Quote from: _Xenu_ on September 20, 2015, 07:49:56 AM
I considered myself straight for a long time, but its really come to the point where I can't deny that I'm attracted to guys. Its not like I cant appreciate a beautiful woman, I just like guys too. I think I'm more bisexual that outright gay. I know you guys wont be too harsh, but I would appreciate a bit of support. I'm still not sure how to tell my family.



Nobody sane should be harsh on you. Only bigots and fundies would care. As far as your family only you really know them. If you are out of the house it will be easier on you, because you can get some distance in cause the conversation doesn't go as well as you'd like. Not saying tell them or don't tell them, only you can determine who when or if.

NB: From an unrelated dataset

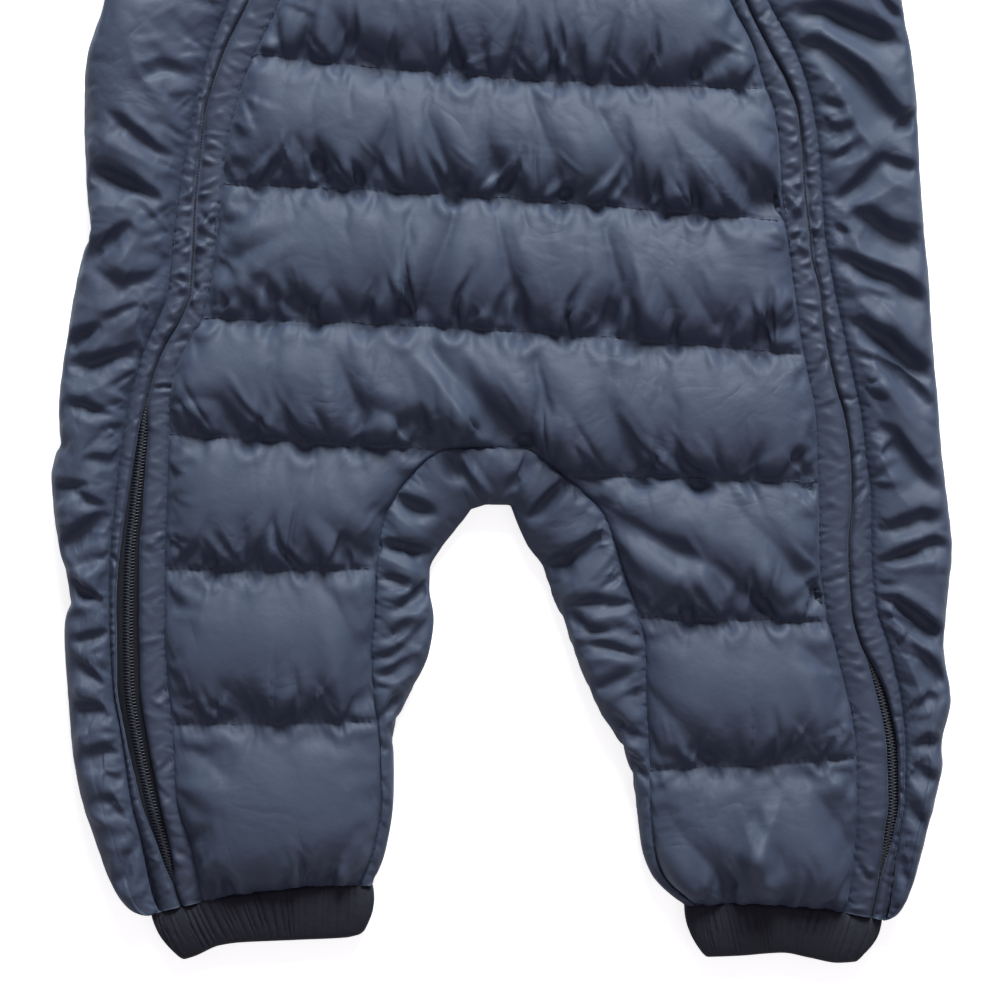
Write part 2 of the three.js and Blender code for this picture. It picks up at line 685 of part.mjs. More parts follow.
// The arm's edges at a share of its length: the armhole at 0, the seam with the cuff at 1.
function armEnds(sign, share, past = 0, wide = arm.wristHalf) {
  const along = new THREE.Vector2(Math.cos(arm.slope), -Math.sin(arm.slope));
  const up = new THREE.Vector2(Math.sin(arm.slope), Math.cos(arm.slope));
  const underarm = new THREE.Vector2(arm.underarm.x, arm.underarm.y);
  const shoulder = new THREE.Vector2(arm.shoulder.x, arm.shoulder.y);
  const wrist = underarm.clone().lerp(shoulder, 0.5).addScaledVector(along, arm.length + past);
  const ends = [
    [underarm, wrist.clone().addScaledVector(up, -wide)],
    [shoulder, wrist.clone().addScaledVector(up, wide)],
  ];
  const [low, high] = ends.map(([from, to]) => from.setX(from.x + gap).lerp(to, share));
  return { from: { x: sign * low.x, y: low.y }, to: { x: sign * high.x, y: high.y } };
}

function sleeve(sign) {
  const rows = [];
  for (let channel = 0; channel < arm.channels; channel++) {
    for (const t of filled) rows.push({ share: (channel + t) / arm.channels, full: t > 0 });
  }
  rows.push({ share: 1, full: false });
  const made = tube(
    rows.map(({ share, full }) => {
      const ends = armEnds(sign, share);
      const width = Math.hypot(ends.to.x - ends.from.x, ends.to.y - ends.from.y);
      const middle = middleAt((1 - share) * arm.length);
      const crown = full ? level.sleeveCrown : level.seam;
      return { ...ends, section: tubeSection(width, middle, crown, full ? 0 : level.edgeGroove, fold.inset) };
    }),
  );
  return sign > 0 ? made : reversed(made);
}

function wristCuff(sign) {
  const made = tube(
    [0, 0.5, 1].map((share) => {
      const wide = lerp(arm.wristHalf, arm.cuffHalf, Math.min(1, share * 2));
      const ends = armEnds(sign, 1, gap + share * arm.cuffLength, wide);
      return { ...ends, section: tubeSection(2 * wide, level.cuffMiddle, level.cuff, 0, level.cuff / 2) };
    }),
  );
  return sign > 0 ? made : reversed(made);
}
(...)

I will say this, even with the issue of telling someone you are atheist, even if you do tell them, let them know you still love them, give them their distance and time, and if they are simply upset but still want you in their lives, then keep showing them you are the same person. But just remember you are not there to be anybody's doormat, not even family. But if they go beyond simply being upset concerned and get verbally abusive or doomsdayish, you don't need that negativity in your life.
"We are a nation of Christians and Muslims, Jews and Hindus -- and nonbelievers." Obama
Poetry By Brian37 Like my poetry on Facebook Under BrianJames Rational Poet and also at twitter under Brianrrs37

_Xenu_

#39
Well, I'm back from Kansas City and out to three relatives now. It went smoothly, but I knew this part would, which is why I chose them. My sister halfway across the country is probably next. Coming out is a process worthy of Sun Tzu, always having to choose your allies very carefully so those allies will help you with those who will be most hostile.

I know this probably seems a bit paranoid, but there's alot at stake here. This whole process is a delicate thing and if it goes wrong I could find myself disowned by part of my family.